What you need to do: Quote the full listing word for word.

Dataset content:
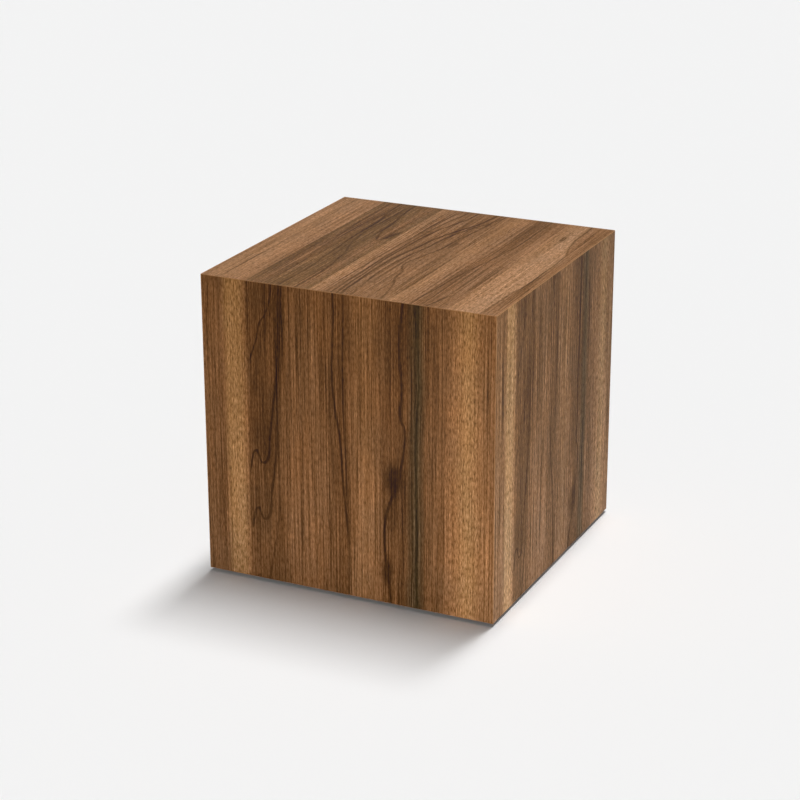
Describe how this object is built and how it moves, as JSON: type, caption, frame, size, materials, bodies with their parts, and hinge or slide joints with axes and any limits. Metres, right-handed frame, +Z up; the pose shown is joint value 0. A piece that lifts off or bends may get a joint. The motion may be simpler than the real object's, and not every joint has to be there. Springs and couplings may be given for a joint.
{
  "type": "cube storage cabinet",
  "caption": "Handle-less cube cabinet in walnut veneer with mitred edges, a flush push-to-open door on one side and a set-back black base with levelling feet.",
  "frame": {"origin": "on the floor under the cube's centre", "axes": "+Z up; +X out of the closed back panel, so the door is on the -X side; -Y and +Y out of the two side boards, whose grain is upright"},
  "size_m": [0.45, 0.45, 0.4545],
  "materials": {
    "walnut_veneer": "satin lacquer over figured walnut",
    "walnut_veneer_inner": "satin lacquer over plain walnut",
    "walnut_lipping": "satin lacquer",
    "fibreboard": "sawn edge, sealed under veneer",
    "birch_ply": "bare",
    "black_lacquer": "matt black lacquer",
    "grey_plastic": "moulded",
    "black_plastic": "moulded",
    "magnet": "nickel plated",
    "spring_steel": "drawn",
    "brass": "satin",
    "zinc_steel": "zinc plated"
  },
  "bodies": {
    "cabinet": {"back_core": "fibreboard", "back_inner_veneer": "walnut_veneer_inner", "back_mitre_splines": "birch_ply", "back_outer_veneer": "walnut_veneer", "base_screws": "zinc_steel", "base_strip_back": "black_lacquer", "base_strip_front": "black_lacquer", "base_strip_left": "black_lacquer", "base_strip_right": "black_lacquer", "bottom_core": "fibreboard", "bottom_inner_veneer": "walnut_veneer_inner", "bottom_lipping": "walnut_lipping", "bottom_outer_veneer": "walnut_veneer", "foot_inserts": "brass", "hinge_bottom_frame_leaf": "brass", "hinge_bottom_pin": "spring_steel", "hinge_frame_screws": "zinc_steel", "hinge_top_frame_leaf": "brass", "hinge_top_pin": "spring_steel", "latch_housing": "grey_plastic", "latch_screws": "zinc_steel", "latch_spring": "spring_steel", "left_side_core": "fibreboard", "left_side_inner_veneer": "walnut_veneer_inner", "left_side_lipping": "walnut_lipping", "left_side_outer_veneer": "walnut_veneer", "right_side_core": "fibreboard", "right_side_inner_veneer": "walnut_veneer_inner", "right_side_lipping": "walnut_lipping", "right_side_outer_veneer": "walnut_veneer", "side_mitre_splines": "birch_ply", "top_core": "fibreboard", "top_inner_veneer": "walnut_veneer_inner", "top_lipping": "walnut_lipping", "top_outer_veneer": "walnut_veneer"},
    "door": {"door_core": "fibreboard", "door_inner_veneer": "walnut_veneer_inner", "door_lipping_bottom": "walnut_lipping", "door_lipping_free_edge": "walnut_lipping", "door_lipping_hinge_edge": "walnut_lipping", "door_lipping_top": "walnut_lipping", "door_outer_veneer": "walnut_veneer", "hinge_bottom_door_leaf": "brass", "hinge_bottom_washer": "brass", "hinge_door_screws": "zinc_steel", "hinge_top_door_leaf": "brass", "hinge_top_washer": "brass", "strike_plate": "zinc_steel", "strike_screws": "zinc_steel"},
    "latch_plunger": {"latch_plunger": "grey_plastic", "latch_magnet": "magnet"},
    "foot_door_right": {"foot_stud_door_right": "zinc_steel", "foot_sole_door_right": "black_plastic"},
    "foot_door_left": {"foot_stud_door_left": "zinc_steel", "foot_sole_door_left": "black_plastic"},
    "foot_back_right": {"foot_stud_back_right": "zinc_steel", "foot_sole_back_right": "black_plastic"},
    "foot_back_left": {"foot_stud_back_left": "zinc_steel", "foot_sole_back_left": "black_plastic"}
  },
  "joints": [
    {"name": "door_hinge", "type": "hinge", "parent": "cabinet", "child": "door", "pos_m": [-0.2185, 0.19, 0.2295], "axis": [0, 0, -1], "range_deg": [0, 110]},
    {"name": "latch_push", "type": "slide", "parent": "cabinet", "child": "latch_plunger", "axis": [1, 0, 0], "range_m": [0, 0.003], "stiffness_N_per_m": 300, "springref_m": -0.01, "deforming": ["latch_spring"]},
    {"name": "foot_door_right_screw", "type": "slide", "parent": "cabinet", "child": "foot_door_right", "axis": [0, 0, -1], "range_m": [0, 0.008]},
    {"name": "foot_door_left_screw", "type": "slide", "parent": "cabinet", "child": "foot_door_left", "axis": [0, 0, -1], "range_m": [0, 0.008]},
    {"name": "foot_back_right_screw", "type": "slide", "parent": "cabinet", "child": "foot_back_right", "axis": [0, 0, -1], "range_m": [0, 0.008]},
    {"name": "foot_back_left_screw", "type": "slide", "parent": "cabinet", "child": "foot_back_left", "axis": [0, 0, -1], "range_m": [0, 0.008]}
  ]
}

Expected answer:
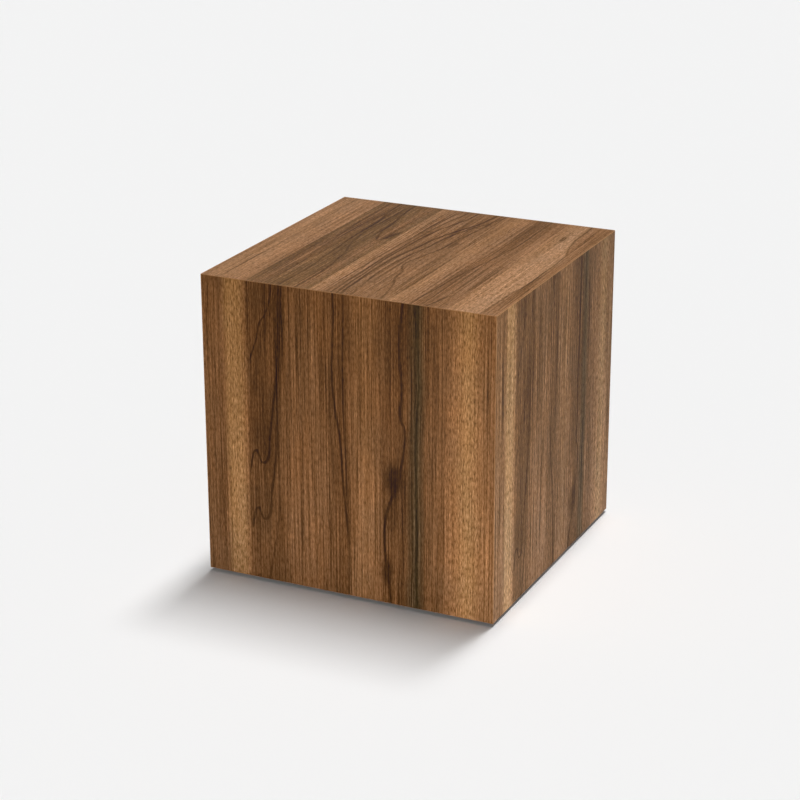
Describe how this object is built and how it moves, as JSON: type, caption, frame, size, materials, bodies with their parts, and hinge or slide joints with axes and any limits. Metres, right-handed frame, +Z up; the pose shown is joint value 0. A piece that lifts off or bends may get a joint. The motion may be simpler than the real object's, and not every joint has to be there. Springs and couplings may be given for a joint.
{
  "type": "cube storage cabinet",
  "caption": "Handle-less cube cabinet in walnut veneer with mitred edges, a flush push-to-open door on one side and a set-back black base with levelling feet.",
  "frame": {"origin": "on the floor under the cube's centre", "axes": "+Z up; +X out of the closed back panel, so the door is on the -X side; -Y and +Y out of the two side boards, whose grain is upright"},
  "size_m": [0.45, 0.45, 0.4545],
  "materials": {
    "walnut_veneer": "satin lacquer over figured walnut",
    "walnut_veneer_inner": "satin lacquer over plain walnut",
    "walnut_lipping": "satin lacquer",
    "fibreboard": "sawn edge, sealed under veneer",
    "birch_ply": "bare",
    "black_lacquer": "matt black lacquer",
    "grey_plastic": "moulded",
    "black_plastic": "moulded",
    "magnet": "nickel plated",
    "spring_steel": "drawn",
    "brass": "satin",
    "zinc_steel": "zinc plated"
  },
  "bodies": {
    "cabinet": {"back_core": "fibreboard", "back_inner_veneer": "walnut_veneer_inner", "back_mitre_splines": "birch_ply", "back_outer_veneer": "walnut_veneer", "base_screws": "zinc_steel", "base_strip_back": "black_lacquer", "base_strip_front": "black_lacquer", "base_strip_left": "black_lacquer", "base_strip_right": "black_lacquer", "bottom_core": "fibreboard", "bottom_inner_veneer": "walnut_veneer_inner", "bottom_lipping": "walnut_lipping", "bottom_outer_veneer": "walnut_veneer", "foot_inserts": "brass", "hinge_bottom_frame_leaf": "brass", "hinge_bottom_pin": "spring_steel", "hinge_frame_screws": "zinc_steel", "hinge_top_frame_leaf": "brass", "hinge_top_pin": "spring_steel", "latch_housing": "grey_plastic", "latch_screws": "zinc_steel", "latch_spring": "spring_steel", "left_side_core": "fibreboard", "left_side_inner_veneer": "walnut_veneer_inner", "left_side_lipping": "walnut_lipping", "left_side_outer_veneer": "walnut_veneer", "right_side_core": "fibreboard", "right_side_inner_veneer": "walnut_veneer_inner", "right_side_lipping": "walnut_lipping", "right_side_outer_veneer": "walnut_veneer", "side_mitre_splines": "birch_ply", "top_core": "fibreboard", "top_inner_veneer": "walnut_veneer_inner", "top_lipping": "walnut_lipping", "top_outer_veneer": "walnut_veneer"},
    "door": {"door_core": "fibreboard", "door_inner_veneer": "walnut_veneer_inner", "door_lipping_bottom": "walnut_lipping", "door_lipping_free_edge": "walnut_lipping", "door_lipping_hinge_edge": "walnut_lipping", "door_lipping_top": "walnut_lipping", "door_outer_veneer": "walnut_veneer", "hinge_bottom_door_leaf": "brass", "hinge_bottom_washer": "brass", "hinge_door_screws": "zinc_steel", "hinge_top_door_leaf": "brass", "hinge_top_washer": "brass", "strike_plate": "zinc_steel", "strike_screws": "zinc_steel"},
    "latch_plunger": {"latch_plunger": "grey_plastic", "latch_magnet": "magnet"},
    "foot_door_right": {"foot_stud_door_right": "zinc_steel", "foot_sole_door_right": "black_plastic"},
    "foot_door_left": {"foot_stud_door_left": "zinc_steel", "foot_sole_door_left": "black_plastic"},
    "foot_back_right": {"foot_stud_back_right": "zinc_steel", "foot_sole_back_right": "black_plastic"},
    "foot_back_left": {"foot_stud_back_left": "zinc_steel", "foot_sole_back_left": "black_plastic"}
  },
  "joints": [
    {"name": "door_hinge", "type": "hinge", "parent": "cabinet", "child": "door", "pos_m": [-0.2185, 0.19, 0.2295], "axis": [0, 0, -1], "range_deg": [0, 110]},
    {"name": "latch_push", "type": "slide", "parent": "cabinet", "child": "latch_plunger", "axis": [1, 0, 0], "range_m": [0, 0.003], "stiffness_N_per_m": 300, "springref_m": -0.01, "deforming": ["latch_spring"]},
    {"name": "foot_door_right_screw", "type": "slide", "parent": "cabinet", "child": "foot_door_right", "axis": [0, 0, -1], "range_m": [0, 0.008]},
    {"name": "foot_door_left_screw", "type": "slide", "parent": "cabinet", "child": "foot_door_left", "axis": [0, 0, -1], "range_m": [0, 0.008]},
    {"name": "foot_back_right_screw", "type": "slide", "parent": "cabinet", "child": "foot_back_right", "axis": [0, 0, -1], "range_m": [0, 0.008]},
    {"name": "foot_back_left_screw", "type": "slide", "parent": "cabinet", "child": "foot_back_left", "axis": [0, 0, -1], "range_m": [0, 0.008]}
  ]
}